# TASK GOAL
Write down every entry below once more, exactly.

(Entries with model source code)
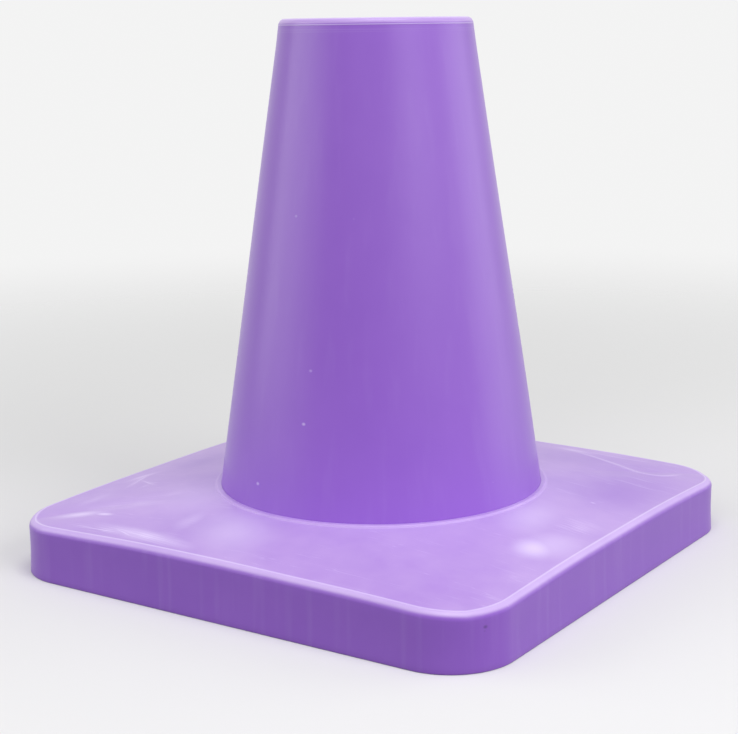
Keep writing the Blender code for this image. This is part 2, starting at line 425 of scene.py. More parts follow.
CREASES = (
    Crease((0.050, 0.1330), (0.092, 0.1230), (0.127, 0.0850), (0.1310, 0.1300), 0.00035, 0.0014, 1.0),
    Crease((0.058, 0.1375), (0.075, 0.1365), (0.090, 0.1340), (0.1060, 0.1390), 0.00012, 0.0012, 0.6))


@dataclass
class SquareBase:
    """The base: lip and collar round the hole, crowned sheet, rounded edge and skirt."""

    taper: Taper
    side: float
    lip_top: float
    collar_bottom: float
    screw_places: list[Pair]
    wall: float = 0.003
    corner_radius: float = 0.035
    edge_height: float = 0.0327
    corner_droop: float = 0.0031
    edge_radius: float = 0.0042
    inside_edge_radius: float = 0.0015
    skirt_flare: float = 0.0005
    skirt_wall: float = 0.003
    skirt_bow: float = 0.0003
    rim_round: float = 0.0006
    lip_width: float = 0.0028
    lip_gap: float = 0.00002
    lip_chamfer: float = 0.00006
    hole_gap: float = 0.0003
    hole_end: float = 0.0002
    collar_wall: float = 0.003
    collar_fillet: float = 0.0012
    collar_round: float = 0.0004
    boss_radius: float = 0.0045
    boss_roof: float = 0.003
    boss_fillet: float = 0.0012
    boss_round: float = 0.0003
    boss_drop: float = 0.0033
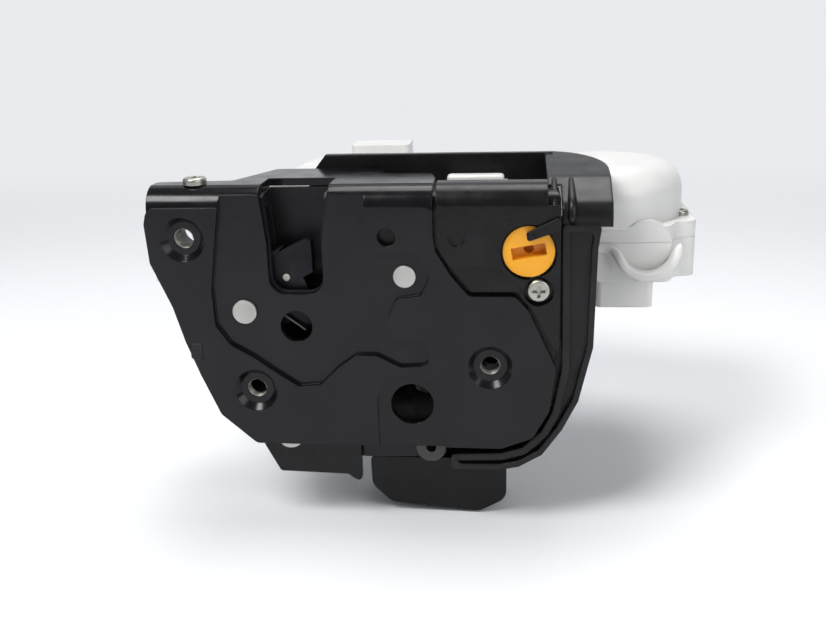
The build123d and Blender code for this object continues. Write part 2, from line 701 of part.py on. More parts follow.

# WRITTEN REPLY
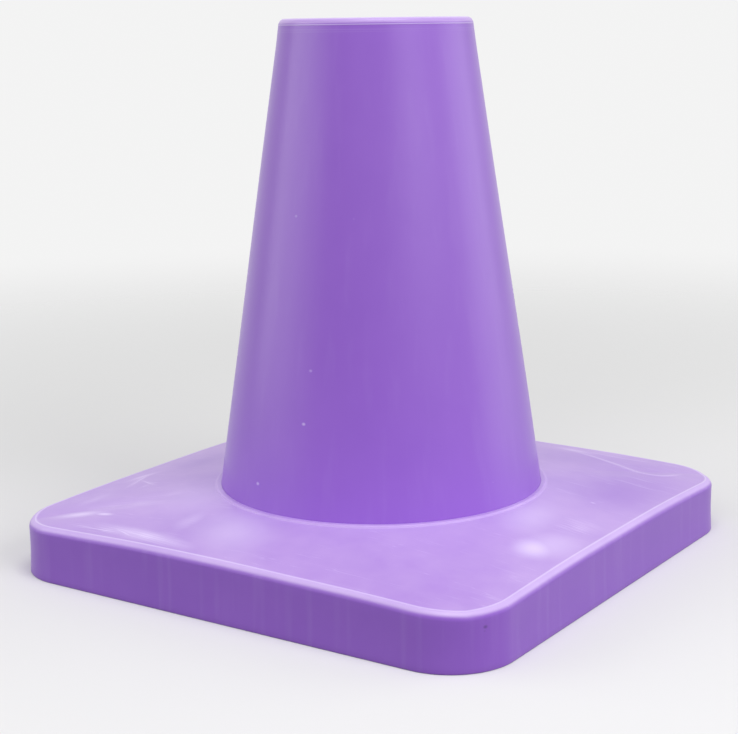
Keep writing the Blender code for this image. This is part 2, starting at line 425 of scene.py. More parts follow.
CREASES = (
    Crease((0.050, 0.1330), (0.092, 0.1230), (0.127, 0.0850), (0.1310, 0.1300), 0.00035, 0.0014, 1.0),
    Crease((0.058, 0.1375), (0.075, 0.1365), (0.090, 0.1340), (0.1060, 0.1390), 0.00012, 0.0012, 0.6))


@dataclass
class SquareBase:
    """The base: lip and collar round the hole, crowned sheet, rounded edge and skirt."""

    taper: Taper
    side: float
    lip_top: float
    collar_bottom: float
    screw_places: list[Pair]
    wall: float = 0.003
    corner_radius: float = 0.035
    edge_height: float = 0.0327
    corner_droop: float = 0.0031
    edge_radius: float = 0.0042
    inside_edge_radius: float = 0.0015
    skirt_flare: float = 0.0005
    skirt_wall: float = 0.003
    skirt_bow: float = 0.0003
    rim_round: float = 0.0006
    lip_width: float = 0.0028
    lip_gap: float = 0.00002
    lip_chamfer: float = 0.00006
    hole_gap: float = 0.0003
    hole_end: float = 0.0002
    collar_wall: float = 0.003
    collar_fillet: float = 0.0012
    collar_round: float = 0.0004
    boss_radius: float = 0.0045
    boss_roof: float = 0.003
    boss_fillet: float = 0.0012
    boss_round: float = 0.0003
    boss_drop: float = 0.0033
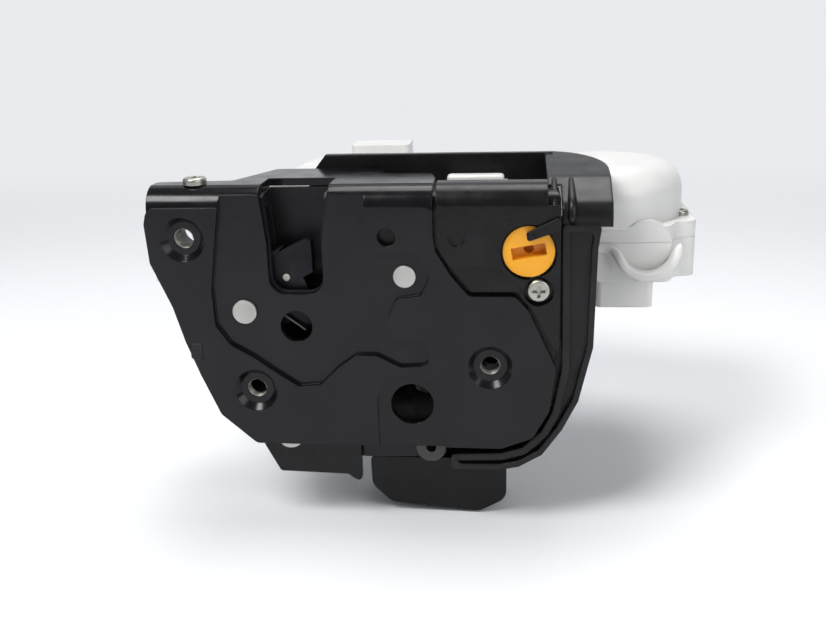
The build123d and Blender code for this object continues. Write part 2, from line 701 of part.py on. More parts follow.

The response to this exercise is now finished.